Suanne Schafer was born in West Texas at the height of the Cold War. Her world travels and pioneer ancestors fuel her writing. A genetic distrust of happily-ever-afters gives rise to strong female protagonists who battle tough environments and intersect with men who might—or might not—love them. A DIFFERENT KIND OF FIRE depicts an early 20th century artist in West Texas while HUNTING THE DEVIL explores the plight of an American physician during the Rwandan genocide. BIRDIE looks at women’s rights in the 19th century through the eyes of a teenager committed to an insane asylum.

Me: How does your love of travel factor into your writing? 

Suanne: I’ve traveled enough miles to have circled the globe 2-1/2 times. I love new cultures, new languages, and try to incorporate those into my work, even in my books that are set in the US. In A Different Kind of Fire, the American artist protagonist falls in love with an Italian nobleman, and there are bits of Italian sprinkled through the book. In Hunting the Devil, I have five languages (Kinyarwanda, KiSwahili, French, Dutch and English) —and nine locales (Philadelphia, Brussels, Paris, Tanzania and Rwanda).

Me: How did you come to write about the Rwandan genocide?

Suanne: The seeds of Hunting the Devil, were planted during my teens from reading Tarzan books. Later, I adopted a biracial child. When he was sixteen, we went to Tanzania. A safari was on my bucket list, and he had an Alex Haley-ish desire to connect with his African roots. Though no clear-cut incident occurred, he seemed very uncomfortable. Because he was interracial, he was considered a white person and was treated accordingly. He found this reversal disorienting. I took his racial discomfort and amplified it, then gave it to my protagonist. To push her to her physical and psychological limits, I placed her in the Rwanda genocide.
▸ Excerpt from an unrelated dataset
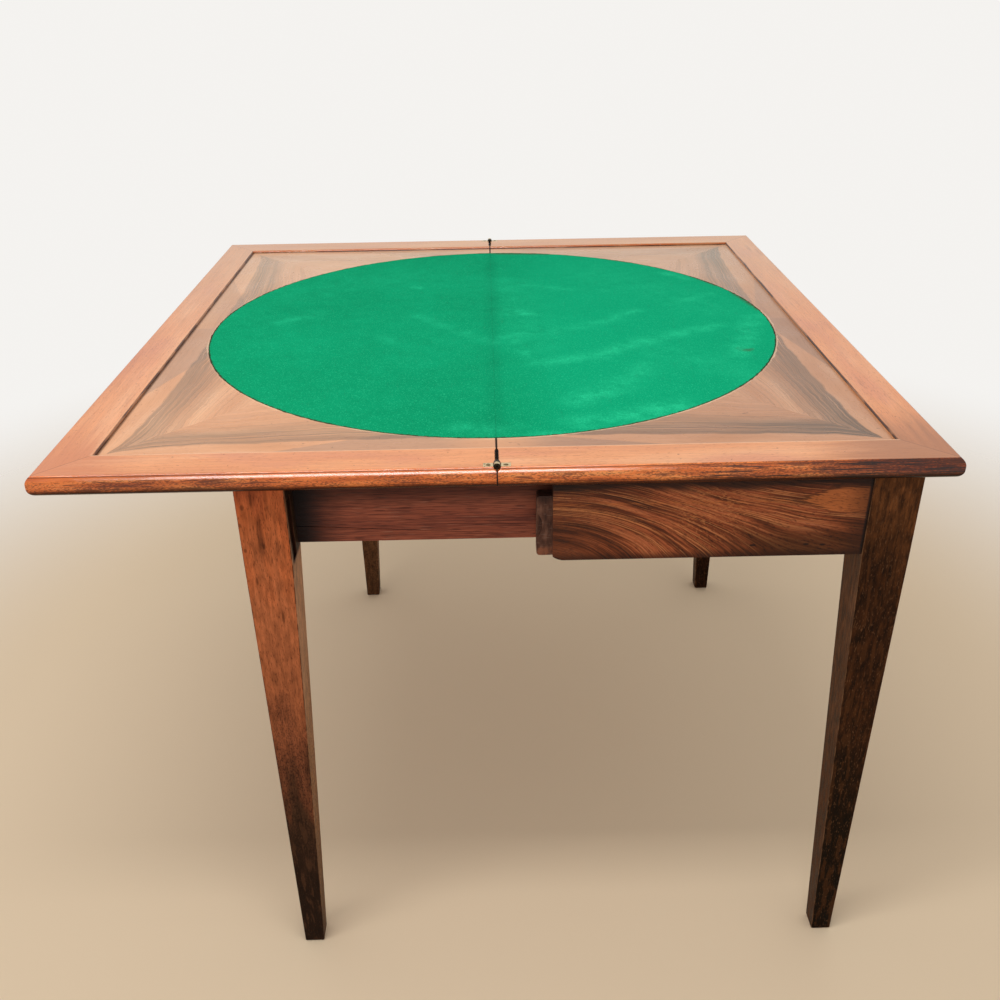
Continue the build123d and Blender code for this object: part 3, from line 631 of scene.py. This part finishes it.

Me: What books are yours similar to?

Suanne:  

A Different Kind of Fire is Lonesome Dove meets The Agony and the Ecstasy.

Hunting the Devil is The Kite Runner meets All the Light We Cannot See.

Me: In what ways did your career as a physician prepare you (or not) for your life as an author? 

Suanne: I certainly gained a good knowledge of anatomy and a broad experience with people of all races and their lives and traumas. Also, I can depict a fight scene and connect the dots with what a blow to a certain part of the body would damage. I have trouble toning down the medical aspects into plain English, though, and not being overly clinical when writing sex scenes.

Me: What are you working on now? 

Suanne: I’m doing on the final edits of my third book, Thunder and Ash, a contemporary romantic suspense set in the Texas Hill Country. Simultaneously, I’m writing book #4 tentatively titled Birdie, set (like A Different Kind of Fire) in the Gilded Age of American history. It’s about a teenage girl who is confined to an insane asylum because she’s an “uncomfortable” child for her father: she is defiant, refuses to marry the older man he’s chosen for her, and has been influenced by suffragettes and the Free Love movement.